The review in [11] discusses the challenges of toner waste recycling from an environmental, health, and feasibility point of view. The main emerging trends in toner waste recycling are devoted to the production of value-added products, nanomaterials, composite electrodes for power generation/storage devices, construction materials, and microwave absorbing composites, but more technological innovation should be pursued for large-scale and sustainable toner waste recycling.

Another type of waste that presents several recycling options is the aseptic beverage carton, made of multilayer polymer-coated paperboards with an aluminum layer. Despite the multi-layer structure, the review in [12] shows that there are several recycling options. Hydrapulping is the most widespread process, used to recover the paper fibers that constitute 75% of the carton. The focus should be on processes that are able to recycle 100% of the multi-layer carton, for instance, processes that aim to produce construction materials, such as boards and tiles. Then, there are mechanical, chemical and thermal processes to separate the polyethylene and aluminum layers, after the recovery of the paper fibers, such as agglutination and extrusion to obtain pellets; solubilization of polyethylene and the removal of aluminum; novel microwave-induced pyrolysis.

2.3. Environmental, Social and Legal Aspects of Recycling

Waste management is a strategic topic within sustainability. The prevention and recovery of waste, as a second raw material or energy, avoids emissions in several other sectors of the economy, with consequent environmental, economic and social benefits. One key step is the recycling of components to prevent the wastage of virgin materials and GHG emissions.

The study in [13] analyzed life cycle options (reuse, recycling and disposal) for computers’ components in Korea and Japanese cases, using 0–1 integer programming with the ε constraint and showed the differences between the two countries.

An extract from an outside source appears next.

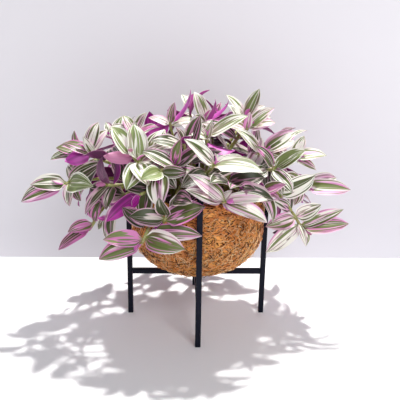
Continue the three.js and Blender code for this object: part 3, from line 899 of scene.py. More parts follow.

The results of life cycle option selection on a computer used for five years show that the GHG saving rate was up to 97.39% in Korea and 96.95% in Japan, while the Korean case showed a minimum total profit of JPY 579.99, while the Japanese case showed at least JPY 225.08. GHG recovery efficiency was higher in Japan (43 g/yen) than in Korea (28 g/yen). So, in order to attain more profits, it is better to reuse the components in Korea, while if the maximum GHG recovery efficiency is desired, the Japanese methods are a better option. In general, a short period of usage brings a higher amount of recycling profits, while the longer the period of usage, the smaller the profit.

More than computers, mobile phones are changed frequently by users to take advantage of new models and designs, thus resulting in a large amount of e-waste, which often remains at home or in the office. The authors in [14] provided a review on the evolution of the reverse supply chain in mobile waste issues and on the factors that influence users’ behaviors in the participation in reverse logistics or recycling.

The analysis shows that recycling behavior among users can be fostered by government regulations that support financial incentives and promotions among supply chain partners with revenue-sharing contracts. It is then essential to build secure and accessible channels for consumers and businesses to undertake regular recycling of mobile devices.

Similar conclusions were obtained in [11] with respect to toner recycling; an integrated approach, including policies and legislations, education of consumers on environmental and economic benefits, infrastructure for collection and treatment, and financial planning, is needed as well as the technological innovation.

The topic related to users’ knowledge and perception towards e-waste management was investigated also in [15], in the area of Limpopo Province, South Africa, through questionnaire administration. The results indicate that 76% of the users believed that e-waste negatively affects the environment, while 85% are willing to pay for the proper disposal of their e-waste. The data also show statistical significance between gender and knowledge on e-waste management but no statistically significant difference occurs between gender and perception on e-waste management. The study, as well as the previous studies, recommends awareness and educational campaigns as a key step in e-waste recycling.

The waste recycling topic, as part of environmental education, can be integrated into formal education as practical work. The authors in [16] aimed to determine the impact of a recycling project, integrated as practical work, in an under-resourced rural school on learners’ understanding of recycling and their attitude towards recycling. The findings showed that participating in this project may not enhance Grade 7 natural sciences learners’ perceptions and understanding of recycling, in contradiction with other studies in the literature. An open question still remains on other factors that may affect the effectiveness of a recycling project. Further research is required in this sense.

As previously mentioned, proper policies and legislations are necessary to promote recycling in all industry sectors. Ship recycling is an alternative to the traditional ship-breaking practice. The authors in [17] carried out a comparative study on the requirements of the national and international regulations for both ship recycling and existing ship-breaking practices in Indonesia. The Hong Kong Convention and Basel Convention are the core of the international regulations that govern ship-recycling activities. The results show that no ship-recycling yard in Indonesia conformed to international or national regulations. So, this is a sector that requires effort both for the ratification of the standards at national levels and the development of the industry to be able to gradually meet the requirements set out by the regulations. This could be achieved by dissemination, training and incentives.

3. Final Remarks and Future Trends

The guest editors believe that the seventeen papers published in this Special Issue contribute significantly to the implementation of sustainability and the circular economy, with focuses on waste recycling processes and the environmental, social and legal issues of recycling. Other studies, in the area of waste reutilization and resource recycling, may also be published in the following Special Issue: “Feature Papers in Recycling 2022”.